Though Ben doesn’t know about my phone checks – and, frankly, I know he’d be horrified – I feel my past actions did give him fair warning.
We first met when I was in my early 30s, when he started chatting to me in a pub, and he ended up at mine that night. Within a month we were joined at the hip. When, five months later, he told me he was in love with me and wanted us to be exclusive, the first thing I did was ask to go through his phone.
Stunned, he wordlessly handed it over. Even today I shudder when I think about what I found. I read dozens of (admittedly old) messages from ex-girlfriends and one-night stands. I was appalled.

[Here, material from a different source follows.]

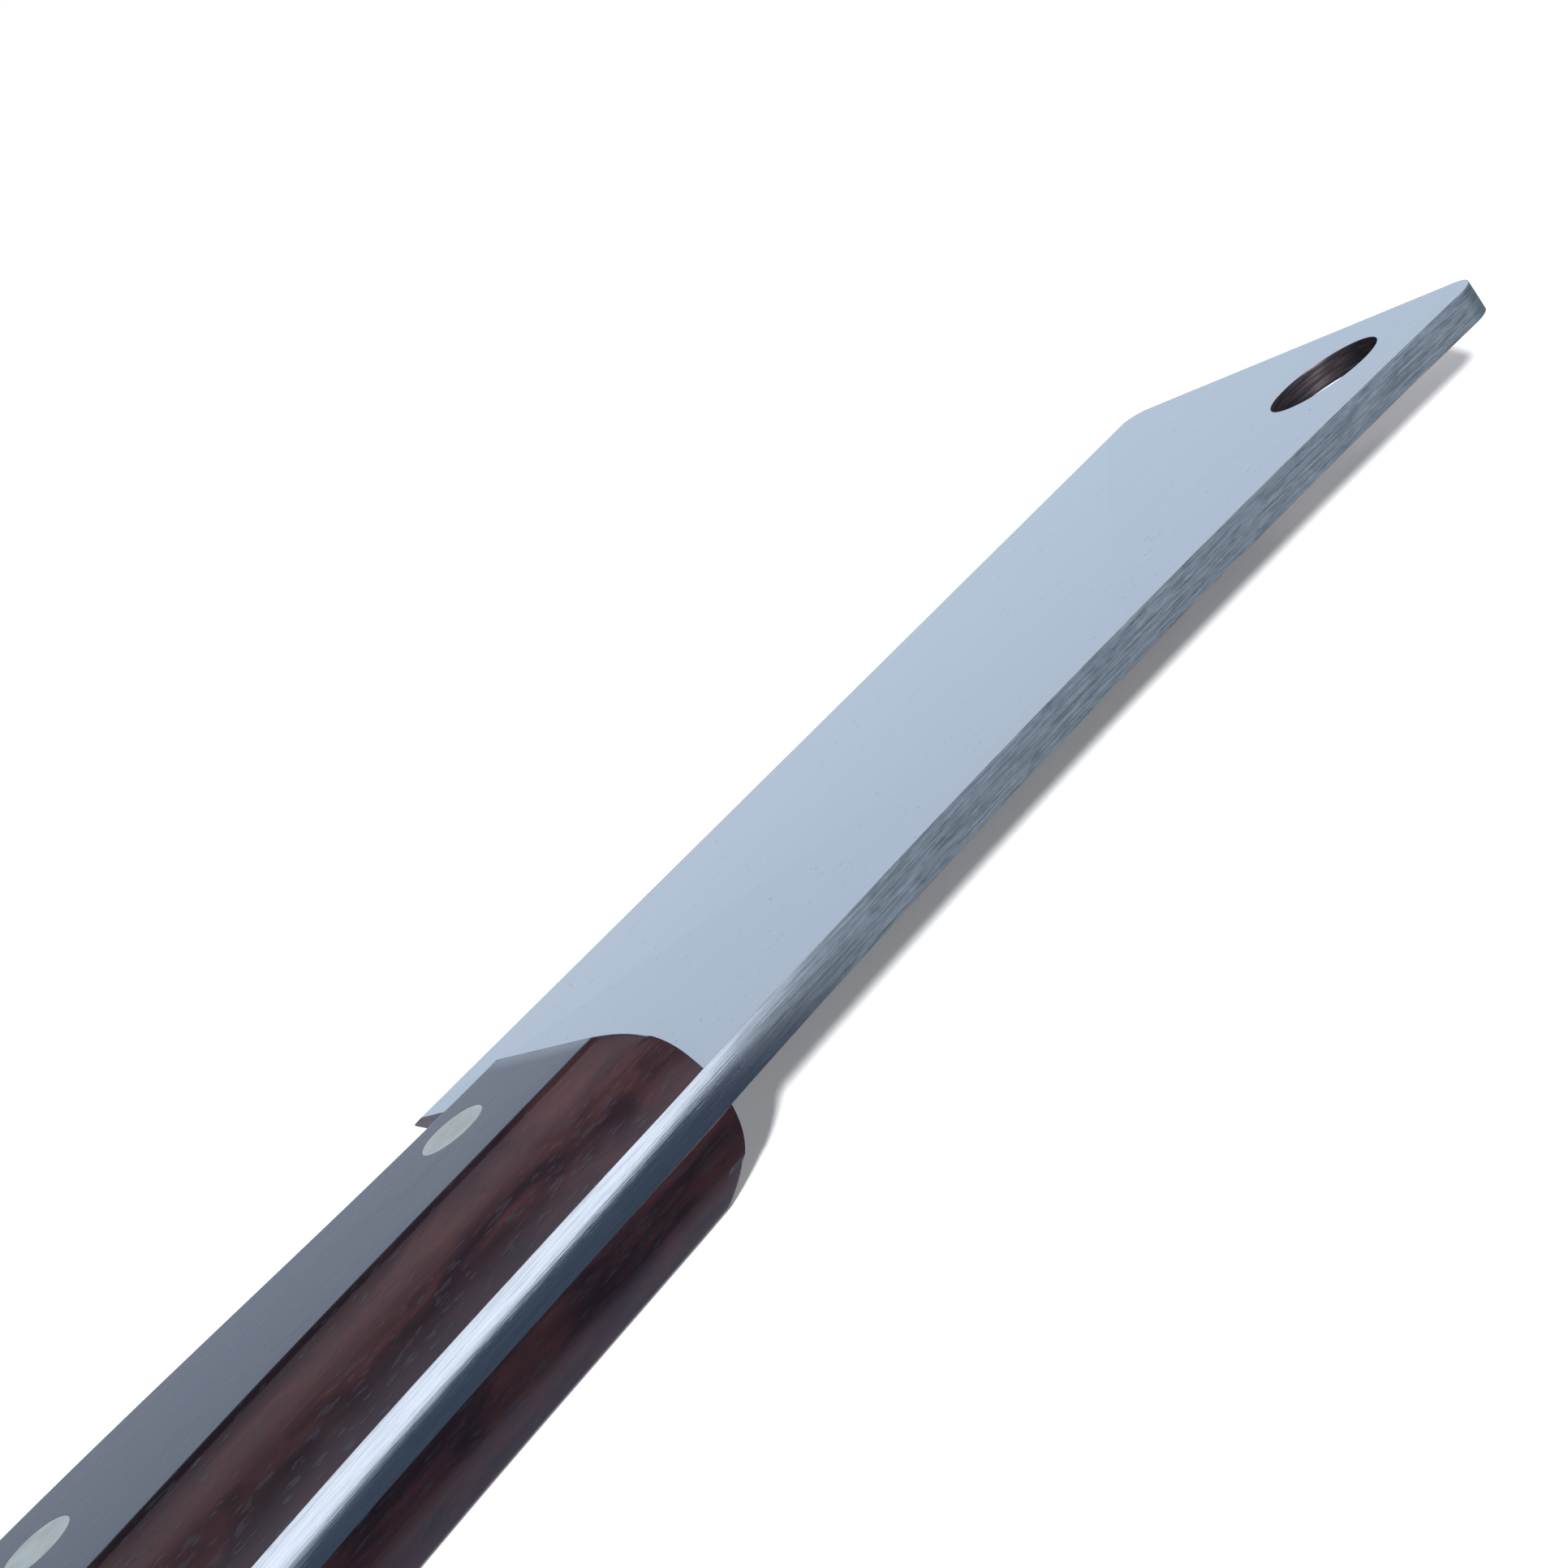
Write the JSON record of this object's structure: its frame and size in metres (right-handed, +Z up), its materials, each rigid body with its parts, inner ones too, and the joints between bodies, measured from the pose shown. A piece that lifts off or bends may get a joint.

It was clear that, before we met, Ben had unashamedly been having dalliances with several women at a time. So I thought it best to remove all temptation – and systematically went through blocking and deleting numbers of any woman who looked to be anything other than family.
You may think I was overreacting, but I know men – I’ve got four brothers, and I’ve been cheated on in the past – so I didn’t feel guilty at all. Ben was astounded. But when I argued he’d only keep their numbers if he wanted to sleep with them again, he flung his hands up in defeat. And when I pressed him about his past behaviour, he sheepishly confessed he’d never been faithful before our relationship.
On the surface I took it as a sign he loved and respected me enough to tell me. But my inner voice was another matter.
However, my strategy clearly worked, because within a year he had proposed and we married six months later.
One of my provisos was being able to go through his emails too. I have all his passwords carefully noted on my phone.
Ben did tell me he asked his friends and male colleagues what they thought before agreeing. Apparently, the consensus was my behaviour wasn’t that out of the ordinary – with his boss even telling him ‘a happy wife leads to a happy life, Ben!’ It was while I was pregnant with our eldest that I started doing the nighttime sweeps of his phone.
While I’d bowed out of our social life, Ben still had the odd drink after work. Granted, my hormones made me feel more paranoid than it warranted, but I wanted to know if there was even a hint of something amiss.
By and large, my snooping hasn’t uncovered anything, but there was one serious scare.
I’d just had our second daughter, and was feeling extremely vulnerable. Then Ben began staying out late, going to ‘networking’ events and coming home later than agreed.
I could see he was getting messages from a woman I didn’t know setting up lunch dates at posh restaurants. All my senses were on red alert.
I didn’t want him to know I’d been checking his messages, but in the end I just exploded, asking him how he’d like to stay at home while I went out for lunches with an unknown man.
It turned out the ‘third party’ was a recruitment consultant; Ben was being wined and dined for another job with a rival firm. In my defence, if he had told me I wouldn’t have had to call him names I’m not proud of. On that occasion, we both overlooked my shameless attempt to cover up my snooping.
Today, he still often has to socialise for work, so I keep checking his messages to reassure myself.
You might think I should have packed in all this spying by now, given Ben has given me no reason to doubt him. But the experiences of my friends – many of whom also secretly look at their husband’s phones – have taught me it’s important to stay vigilant.
One girlfriend discovered her husband was messaging a former flame. Another realised her husband had been ‘sexting’ another woman in bed while she lay sleeping. We all know the main accessory to cheating isn’t a best mate who’ll provide an alibi, but your phone.
However, as hypocritical as this might sound, I don’t share my own passwords with Ben. And I’d never leave my phone lying around for him to look through.
Why should I? As I work from home alone, I don’t have colleagues to chat to in the office, or friends to meet up with on my lunch break, so I view my phone as a place to be ‘me’ – which at times includes sounding off with my girlfriends about my husband (before swiftly deleting my rants).
I’d be very cross if Ben had the audacity to snoop on me. I’m the one holding family life together; he has no reason to assume I’m anything but the innocent party.
But I don’t see any reason to change my own behaviour. I’d never stop Ben working, despite all those networking events. So the way I see it is that – given he pretty much knows what I am up to at home all day with our daughters – this is just a way of levelling the playing field, without leaving me feeling resentful.
And by keeping my eyes peeled for any warning signs, then should he ever consider playing away, I’ll be able to nip it in the bud. Which is what’s best for both of us.